Fig. 3.

TDA of CD8⁺, FoxP3⁺, and CD68⁺ cell spatial patterning in 1.5 mm $\times$ 1.5 mm tumor regions. (A) A region of a head and neck tumor IHC slide stained to show CD8⁺ T cells. (Scale bar 500 $\mathrm{\mu }$m.) 1.5 mm $\times$ 1.5 mm regions of interest are highlighted. In this tumor, sufficient tissue was present to sample 67 regions stained for CD8⁺ T cells, 74 regions stained for FoxP3⁺ T cells, and 74 regions stained for CD68⁺ macrophages. For each region of interest we extract a point cloud of immune cell locations.

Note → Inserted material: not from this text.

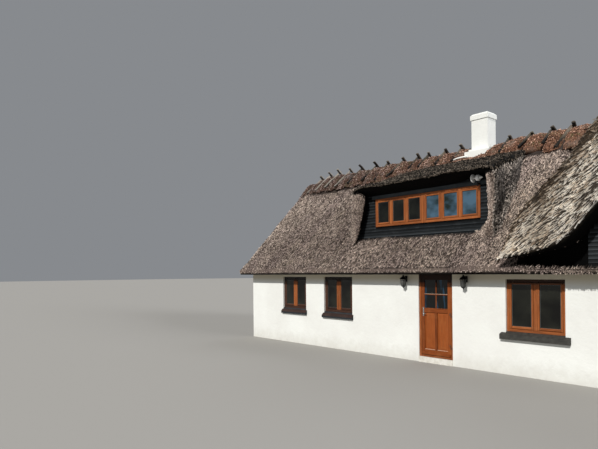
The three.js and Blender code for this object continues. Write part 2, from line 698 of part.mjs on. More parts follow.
// A wall lantern: back plate, arm and a tapered glazed body under a round cap.
function lanternUnit(x) {
  const face = lantern.y - touch;
  const { out, top, plateHalf, armHalf } = lantern;
  const plate = box(
    x - plateHalf, x + plateHalf, face - lantern.plateThick, face, top - lantern.plateBottom,
    top - lantern.plateTop);
  const arm = box(
    x - armHalf, x + armHalf, face - out, face - 1, top - lantern.armBottom, top - lantern.armTop);
  const profile = lantern.profile.map(([r, z]) => new THREE.Vector2(r, z));
  const body = new THREE.LatheGeometry(profile, lantern.sides)
    .rotateX(Math.PI / 2).translate(x, face - out, top);
  return join(plate, arm, body);
}

// A small floodlight on a bracket: a disc to the left of a round body with a blunt cone.
function spotUnit() {
  const { x, y, z, bracketHalf, postHalf } = spot;
  const bracket = box(
    x - bracketHalf, x + bracketHalf, y, wideDormer.boardsY - touch, z - spot.bracketBottom,
    z - spot.bracketTop);
  const post = box(x - postHalf, x + postHalf, y, y + 2 * postHalf, z - spot.postBottom, z);
  const profile = spot.profile.map(([r, height]) => new THREE.Vector2(r, height));
  const shell = new THREE.LatheGeometry(profile, roundSides)
    .rotateZ(Math.PI / 2).translate(x, y + postHalf, z);
  return join(bracket, post, shell);
}

function addLamps() {
  add('wall_lantern_left', lanternUnit(doorCentre - lantern.offset), blackMetal);
  add('wall_lantern_right', lanternUnit(doorCentre + lantern.offset), blackMetal);
  add('dormer_lamp', spotUnit(), whitePaint);
}

addFloors();
addFrontWalls();
addBackWall();
addGableWalls();
addMasonryWindows();
addMainThatch();
addRidge();
addWideDormer();
addGableDormer();
addChimney();
addDoor();
addLamps();

export default house;
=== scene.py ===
"""The finish of a thatched cottage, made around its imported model.

Places are in metres. House coordinates put the ridge over y = 0 and the front towards -Y; every piece
is moved by RIDGE_Y into the frame when its mesh is made.
"""

import math

import bmesh
import bpy
import numpy as np
from mathutils import Matrix, Vector


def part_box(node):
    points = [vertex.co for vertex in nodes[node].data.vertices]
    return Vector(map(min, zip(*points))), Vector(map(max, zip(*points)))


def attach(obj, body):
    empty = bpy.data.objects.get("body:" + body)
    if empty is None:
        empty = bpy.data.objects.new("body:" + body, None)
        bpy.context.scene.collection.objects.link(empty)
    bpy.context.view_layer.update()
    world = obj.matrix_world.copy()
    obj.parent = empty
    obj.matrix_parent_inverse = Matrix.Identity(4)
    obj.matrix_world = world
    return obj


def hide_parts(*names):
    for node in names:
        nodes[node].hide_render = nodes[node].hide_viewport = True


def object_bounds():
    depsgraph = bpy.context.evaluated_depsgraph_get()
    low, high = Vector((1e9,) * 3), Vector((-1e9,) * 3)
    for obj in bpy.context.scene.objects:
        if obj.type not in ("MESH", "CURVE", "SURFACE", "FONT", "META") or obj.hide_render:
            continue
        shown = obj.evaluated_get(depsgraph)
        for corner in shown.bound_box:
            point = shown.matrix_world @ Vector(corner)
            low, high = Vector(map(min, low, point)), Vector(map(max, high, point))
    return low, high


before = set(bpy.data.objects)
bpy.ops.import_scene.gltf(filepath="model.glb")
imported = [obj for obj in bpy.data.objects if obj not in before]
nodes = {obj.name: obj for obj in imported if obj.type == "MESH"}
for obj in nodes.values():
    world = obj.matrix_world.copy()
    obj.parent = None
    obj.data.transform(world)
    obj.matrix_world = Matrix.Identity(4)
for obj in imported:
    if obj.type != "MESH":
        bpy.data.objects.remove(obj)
cad_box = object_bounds()

ridge_low, ridge_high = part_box("heather_ridge")
RIDGE_Y = (ridge_low.y + ridge_high.y) / 2
C45 = math.sqrt(0.5)

# Roof, as planes z = RISE - |y|
RISE = 5.75
INNER_RISE = 5.19
VERGE = ridge_high.x - 0.03
LIP_Y = 3.535
SOFFIT_Z = 2.142
WALL_Y = 3.1
GABLE_WALL_X = 9.05
EAVE_UNDER = [(3.525, 2.175), (3.49, 2.10), (3.36, 2.095), (3.28, SOFFIT_Z), (3.04, SOFFIT_Z)]
SLOPE_TOP_Y = 0.45
VERGE_RADIUS = 0.07
LIP_TIP = 0.8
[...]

We plot example point clouds and their associated first multiparameter MPH landscape, $\lambda \left(1,\overrightarrow{x}\right)$, for the radius-codensity filtration. (B) We compute the MPH landscapes for the radius-codensity filtrations associated to each sample. Treating the persistence landscapes as feature vectors we apply PCA to identify the principal difference between the landscapes of the CD8⁺, FoxP3⁺, and CD68⁺ samples. The first and second principal components are plotted on the PCA plot axes. We observe that the T cell samples support loops at large radius parameter values. We use LDA as another dimension reduction technique to visualize the distribution of the landscape vectors and see that the landscape vectors of the three immune cell types can be well separated with a linear classifier. (C) We indicate the prevalence of loops for different radius parameters. We sum the average MPH landscapes along the codensity parameter, $\int \lambda \left(1,\overrightarrow{x}\right)d{x}_{\text{codensity}}$, to produce radius profile curves for each immune cell type. Again this indicates that the T cell samples support loops with larger radius parameter than the macrophages. We convert the collections of MPH landscapes to real values which detect loops of large radius parameter, by integrating the landscapes over the parameter values with $y_{\text{radius}}\ge 240\mathrm{\mu }m$: $\int \lambda \left(1,\overrightarrow{x}\right){\mathbf{1}}_{\text{Radius}\ge 240\mathrm{\mu }m}d{x}_{\text{codensity}}$.